━━━ Provided data

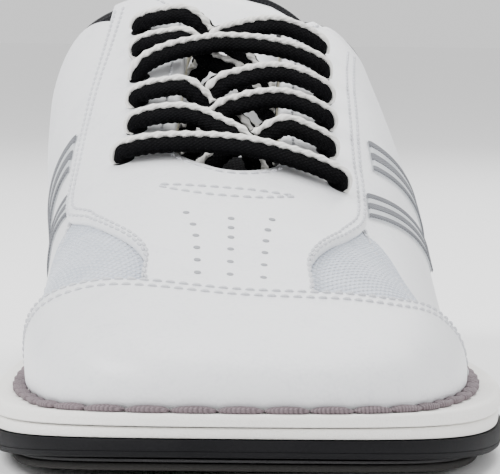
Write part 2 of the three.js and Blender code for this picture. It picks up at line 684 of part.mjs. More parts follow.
// ---- Tongue ----
const tongueFront = -45;
const tongueEnd = 82;
const tongueTopAt = (y) => laceUnder - laceDiameter / 2 - tongueClearance + tongueLift * smoothstep(y, 48 * lengthGrade, 78 * lengthGrade);
function addTongue() {
  const half = [[9, tongueFront], [11.5, -30], [12, 0], [12, 40], [12.5, 60], [12, 74], [7, tongueEnd - 1]];
  const loop = smoothLoop([...half, [0, tongueEnd], ...half.map(([x, y]) => [-x, y]).reverse()]
    .map(([x, y]) => [x + middle, y]));
  const layer = (top, thickness) => [(y) => tongueTopAt(y) - top - thickness, (y) => tongueTopAt(y) - top];
  const foamTop = tongueSkin + seam;
  const liningTop = foamTop + tongueFoam + seam;
  addNode('tongue', wrapPanel(loop, ...layer(0, tongueSkin)), finishes.whiteLeather);
  addNode('tongue_foam', wrapPanel(insetLoop(loop, 0.8), ...layer(foamTop, tongueFoam)), finishes.foam);
  addNode('tongue_lining', wrapPanel(loop, ...layer(liningTop, tongueSkin)), finishes.blackLining);
  addNode('tongue_label', wrapPanel(rectangle(-8.5, -4, 5, 15), ...layer(-seam - 0.6, 0.6)), finishes.greyTrim);
}

// ---- Lace ----
// A place on the lace: distance across from the crest line, distance along the foot, height.
function lacePoint(across, y, height) {
  const [x] = patternPoint(across, y * lengthGrade);
  return skinPoint(x, y * lengthGrade, height);
}

const laceOver = overlayHigh + laceDiameter / 2 + 0.3;
const laceUnder = liningLow - laceDiameter / 2 - 0.8;
const laceInside = liningLow + 3.5;   // within the eyelet's hole
const throatReach = 9.5;             // from the crest line to the throat's edge, over the surface
const riseAcross = throatReach * widthGrade - laceDiameter / 2 - 0.9;
// From under the eyelet of one row, through the throat and over to the next row's eyelet across.
function crossing(side, row, centreHeight) {
  const here = rowY(row) / lengthGrade;
  const next = rowY(row + 1) / lengthGrade;
  const eyelet = eyeletAcross(row);
  return [
    [side * eyelet, here, laceOver], [side * eyelet, here, laceInside],
    [side * (eyelet - 1), here + 0.6, laceUnder + 0.8], [side * 17, here + 1.5, laceUnder],
    [side * (riseAcross + 4.7), here + 3, laceUnder - 0.3], [side * riseAcross, here + 4, laceUnder + 2.4],
    [side * riseAcross / 2, here + 5.4, centreHeight - 4], [0, here + 7.6, centreHeight],
    [-side * 3.5, here + 9.6, centreHeight + 0.5], [-side * 8, here + 11.4, centreHeight + 0.6],
    [-side * 13.5, here + 13.2, laceOver + 0.8], [-side * (eyeletReach - 3), next - 0.6, laceOver + 0.2],
  ];
}

function tail(side) {
  const last = rowY(eyeletRows - 1) / lengthGrade;
  return [
    [side * eyeletReach, last, laceOver], [side * eyeletReach, last, laceInside],
    [side * (eyeletReach + 1), last - 1, laceUnder + 0.8], [side * 27, last - 6, laceUnder],
    [side * 31, last - 16, laceUnder], [side * 34, last - 28, laceUnder], [side * 36, last - 42, laceUnder],
  ];
}

function strand(side) {
  const points = [];
  let from = side;
  for (let row = 0; row < eyeletRows - 1; row++) {
    const high = (row % 2 === 0) === (side > 0);
    points.push(...crossing(from, row, high ? 7.4 : 3));
    from = -from;
  }
  return [...points, ...tail(from)].map(([across, y, height]) => lacePoint(across, y, height));
}

function roundTube(points, radius, step, sides) {
  const path = points.length > 2 ? new THREE.CatmullRomCurve3(points, false, 'centripetal')
    : new THREE.LineCurve3(...points);
  const section = new THREE.Shape(circleLoop([0, 0], radius, sides).map(([x, y]) => new THREE.Vector2(x, y)));
  const steps = Math.ceil(path.getLength() / step);
  return new THREE.ExtrudeGeometry(section, { steps, extrudePath: path, bevelEnabled: false });
}

function addLace() {
  const bar = [[-15, firstRowY + 1], [0, firstRowY + 1.5], [15, firstRowY + 1]].map(([across, y]) => lacePoint(across, y, laceOver + 0.4));
  const [left, right] = [strand(-1), strand(1)];
  const route = [...[...left].reverse(), ...bar, ...right];
  addNode('lace', roundTube(route, laceDiameter / 2, 6, 8), finishes.lace);
  for (const [name, points] of [['a', left], ['b', right]]) {
    const [end, before] = [points[points.length - 1], points[points.length - 2]];
    const along = end.clone().sub(before).normalize();
    const start = end.clone().addScaledVector(along, seam);
    const finish = start.clone().addScaledVector(along, agletLength);
    addNode(`aglet_${name}`, roundTube([start, finish], laceDiameter / 2 - 0.2, agletLength, 8),
      finishes.clearPlastic);
  }
}

addBottomPads();
addSoleLayers();
addShank();
addInsole();
addWeltSeam();
addOverlays();
addSides();
addForepart();
addHeel();
addStripes();
addTongue();
addLace();

export default shoe;
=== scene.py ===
"""A laced bowling shoe for the left foot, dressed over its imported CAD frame.

Every visible piece of the upper is a surface over the same last as the CAD pieces. A pattern point (x, y)
lies in a plan whose middle line is the crest of the foot and whose rim is the feather line; ``Last`` turns
it into a place on the foot and the outward normal there. Lengths inside the classes are millimetres, and
``Workshop`` turns them into metres when it makes a mesh.
"""
import logging
import math
from dataclasses import dataclass, field
from enum import Enum
from typing import Callable, Sequence

import bpy
import numpy as np
from mathutils import Matrix, Vector


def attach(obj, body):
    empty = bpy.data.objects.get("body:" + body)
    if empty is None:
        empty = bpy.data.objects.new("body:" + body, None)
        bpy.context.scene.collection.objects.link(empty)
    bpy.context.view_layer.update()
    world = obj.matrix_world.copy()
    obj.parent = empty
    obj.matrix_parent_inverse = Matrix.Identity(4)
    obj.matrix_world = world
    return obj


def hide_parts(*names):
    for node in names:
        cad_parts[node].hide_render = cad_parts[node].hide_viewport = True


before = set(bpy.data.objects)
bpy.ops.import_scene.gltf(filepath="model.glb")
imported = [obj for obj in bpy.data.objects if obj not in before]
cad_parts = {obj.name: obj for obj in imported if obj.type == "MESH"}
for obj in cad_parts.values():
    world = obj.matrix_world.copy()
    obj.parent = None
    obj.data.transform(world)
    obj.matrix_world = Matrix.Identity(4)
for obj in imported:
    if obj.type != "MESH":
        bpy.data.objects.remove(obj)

LOG = logging.getLogger("bowling_shoe")
MM = 0.001
TINY = 1e-9
Array = np.ndarray


# ---- Curves and numbers ----
def smoothstep(value: Array, low: float, high: float) -> Array:
    """Rises from 0 at low to 1 at high, level at both ends.

    Args:
        value: where it is read.
        low: end of the level stretch at 0.
        high: start of the level stretch at 1.

    Returns:
        3 t^2 - 2 t^3, with t the share of the way from low to high.
    """
    t = np.clip((np.asarray(value, float) - low) / (high - low), 0.0, 1.0)
    return t * t * (3.0 - 2.0 * t)


def spline_loop(points: Array, steps: int) -> Array:
    """Closed uniform cubic B-spline through a ring of control points.

    Args:
        points: control points, one row each.
        steps: samples for each control point.

    Returns:
        The samples in order, one row each.
    """
    t = (np.arange(steps) / steps)[:, None]
    blends = ((1 - t) ** 3, 3 * t ** 3 - 6 * t * t + 4, -3 * t ** 3 + 3 * t * t + 3 * t + 1, t ** 3)
    turns = [np.roll(points, 1 - k, axis=0)[:, None, :] for k in range(4)]
    return (sum(b[None] * p for b, p in zip(blends, turns)) / 6.0).reshape(-1, points.shape[1])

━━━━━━

Copy the material above verbatim.

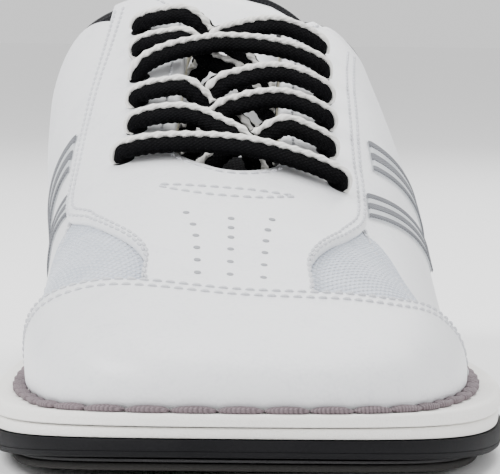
Write part 2 of the three.js and Blender code for this picture. It picks up at line 684 of part.mjs. More parts follow.
// ---- Tongue ----
const tongueFront = -45;
const tongueEnd = 82;
const tongueTopAt = (y) => laceUnder - laceDiameter / 2 - tongueClearance + tongueLift * smoothstep(y, 48 * lengthGrade, 78 * lengthGrade);
function addTongue() {
  const half = [[9, tongueFront], [11.5, -30], [12, 0], [12, 40], [12.5, 60], [12, 74], [7, tongueEnd - 1]];
  const loop = smoothLoop([...half, [0, tongueEnd], ...half.map(([x, y]) => [-x, y]).reverse()]
    .map(([x, y]) => [x + middle, y]));
  const layer = (top, thickness) => [(y) => tongueTopAt(y) - top - thickness, (y) => tongueTopAt(y) - top];
  const foamTop = tongueSkin + seam;
  const liningTop = foamTop + tongueFoam + seam;
  addNode('tongue', wrapPanel(loop, ...layer(0, tongueSkin)), finishes.whiteLeather);
  addNode('tongue_foam', wrapPanel(insetLoop(loop, 0.8), ...layer(foamTop, tongueFoam)), finishes.foam);
  addNode('tongue_lining', wrapPanel(loop, ...layer(liningTop, tongueSkin)), finishes.blackLining);
  addNode('tongue_label', wrapPanel(rectangle(-8.5, -4, 5, 15), ...layer(-seam - 0.6, 0.6)), finishes.greyTrim);
}

// ---- Lace ----
// A place on the lace: distance across from the crest line, distance along the foot, height.
function lacePoint(across, y, height) {
  const [x] = patternPoint(across, y * lengthGrade);
  return skinPoint(x, y * lengthGrade, height);
}

const laceOver = overlayHigh + laceDiameter / 2 + 0.3;
const laceUnder = liningLow - laceDiameter / 2 - 0.8;
const laceInside = liningLow + 3.5;   // within the eyelet's hole
const throatReach = 9.5;             // from the crest line to the throat's edge, over the surface
const riseAcross = throatReach * widthGrade - laceDiameter / 2 - 0.9;
// From under the eyelet of one row, through the throat and over to the next row's eyelet across.
function crossing(side, row, centreHeight) {
  const here = rowY(row) / lengthGrade;
  const next = rowY(row + 1) / lengthGrade;
  const eyelet = eyeletAcross(row);
  return [
    [side * eyelet, here, laceOver], [side * eyelet, here, laceInside],
    [side * (eyelet - 1), here + 0.6, laceUnder + 0.8], [side * 17, here + 1.5, laceUnder],
    [side * (riseAcross + 4.7), here + 3, laceUnder - 0.3], [side * riseAcross, here + 4, laceUnder + 2.4],
    [side * riseAcross / 2, here + 5.4, centreHeight - 4], [0, here + 7.6, centreHeight],
    [-side * 3.5, here + 9.6, centreHeight + 0.5], [-side * 8, here + 11.4, centreHeight + 0.6],
    [-side * 13.5, here + 13.2, laceOver + 0.8], [-side * (eyeletReach - 3), next - 0.6, laceOver + 0.2],
  ];
}

function tail(side) {
  const last = rowY(eyeletRows - 1) / lengthGrade;
  return [
    [side * eyeletReach, last, laceOver], [side * eyeletReach, last, laceInside],
    [side * (eyeletReach + 1), last - 1, laceUnder + 0.8], [side * 27, last - 6, laceUnder],
    [side * 31, last - 16, laceUnder], [side * 34, last - 28, laceUnder], [side * 36, last - 42, laceUnder],
  ];
}

function strand(side) {
  const points = [];
  let from = side;
  for (let row = 0; row < eyeletRows - 1; row++) {
    const high = (row % 2 === 0) === (side > 0);
    points.push(...crossing(from, row, high ? 7.4 : 3));
    from = -from;
  }
  return [...points, ...tail(from)].map(([across, y, height]) => lacePoint(across, y, height));
}

function roundTube(points, radius, step, sides) {
  const path = points.length > 2 ? new THREE.CatmullRomCurve3(points, false, 'centripetal')
    : new THREE.LineCurve3(...points);
  const section = new THREE.Shape(circleLoop([0, 0], radius, sides).map(([x, y]) => new THREE.Vector2(x, y)));
  const steps = Math.ceil(path.getLength() / step);
  return new THREE.ExtrudeGeometry(section, { steps, extrudePath: path, bevelEnabled: false });
}

function addLace() {
  const bar = [[-15, firstRowY + 1], [0, firstRowY + 1.5], [15, firstRowY + 1]].map(([across, y]) => lacePoint(across, y, laceOver + 0.4));
  const [left, right] = [strand(-1), strand(1)];
  const route = [...[...left].reverse(), ...bar, ...right];
  addNode('lace', roundTube(route, laceDiameter / 2, 6, 8), finishes.lace);
  for (const [name, points] of [['a', left], ['b', right]]) {
    const [end, before] = [points[points.length - 1], points[points.length - 2]];
    const along = end.clone().sub(before).normalize();
    const start = end.clone().addScaledVector(along, seam);
    const finish = start.clone().addScaledVector(along, agletLength);
    addNode(`aglet_${name}`, roundTube([start, finish], laceDiameter / 2 - 0.2, agletLength, 8),
      finishes.clearPlastic);
  }
}

addBottomPads();
addSoleLayers();
addShank();
addInsole();
addWeltSeam();
addOverlays();
addSides();
addForepart();
addHeel();
addStripes();
addTongue();
addLace();

export default shoe;
=== scene.py ===
"""A laced bowling shoe for the left foot, dressed over its imported CAD frame.

Every visible piece of the upper is a surface over the same last as the CAD pieces. A pattern point (x, y)
lies in a plan whose middle line is the crest of the foot and whose rim is the feather line; ``Last`` turns
it into a place on the foot and the outward normal there. Lengths inside the classes are millimetres, and
``Workshop`` turns them into metres when it makes a mesh.
"""
import logging
import math
from dataclasses import dataclass, field
from enum import Enum
from typing import Callable, Sequence

import bpy
import numpy as np
from mathutils import Matrix, Vector


def attach(obj, body):
    empty = bpy.data.objects.get("body:" + body)
    if empty is None:
        empty = bpy.data.objects.new("body:" + body, None)
        bpy.context.scene.collection.objects.link(empty)
    bpy.context.view_layer.update()
    world = obj.matrix_world.copy()
    obj.parent = empty
    obj.matrix_parent_inverse = Matrix.Identity(4)
    obj.matrix_world = world
    return obj


def hide_parts(*names):
    for node in names:
        cad_parts[node].hide_render = cad_parts[node].hide_viewport = True


before = set(bpy.data.objects)
bpy.ops.import_scene.gltf(filepath="model.glb")
imported = [obj for obj in bpy.data.objects if obj not in before]
cad_parts = {obj.name: obj for obj in imported if obj.type == "MESH"}
for obj in cad_parts.values():
    world = obj.matrix_world.copy()
    obj.parent = None
    obj.data.transform(world)
    obj.matrix_world = Matrix.Identity(4)
for obj in imported:
    if obj.type != "MESH":
        bpy.data.objects.remove(obj)

LOG = logging.getLogger("bowling_shoe")
MM = 0.001
TINY = 1e-9
Array = np.ndarray


# ---- Curves and numbers ----
def smoothstep(value: Array, low: float, high: float) -> Array:
    """Rises from 0 at low to 1 at high, level at both ends.

    Args:
        value: where it is read.
        low: end of the level stretch at 0.
        high: start of the level stretch at 1.

    Returns:
        3 t^2 - 2 t^3, with t the share of the way from low to high.
    """
    t = np.clip((np.asarray(value, float) - low) / (high - low), 0.0, 1.0)
    return t * t * (3.0 - 2.0 * t)


def spline_loop(points: Array, steps: int) -> Array:
    """Closed uniform cubic B-spline through a ring of control points.

    Args:
        points: control points, one row each.
        steps: samples for each control point.

    Returns:
        The samples in order, one row each.
    """
    t = (np.arange(steps) / steps)[:, None]
    blends = ((1 - t) ** 3, 3 * t ** 3 - 6 * t * t + 4, -3 * t ** 3 + 3 * t * t + 3 * t + 1, t ** 3)
    turns = [np.roll(points, 1 - k, axis=0)[:, None, :] for k in range(4)]
    return (sum(b[None] * p for b, p in zip(blends, turns)) / 6.0).reshape(-1, points.shape[1])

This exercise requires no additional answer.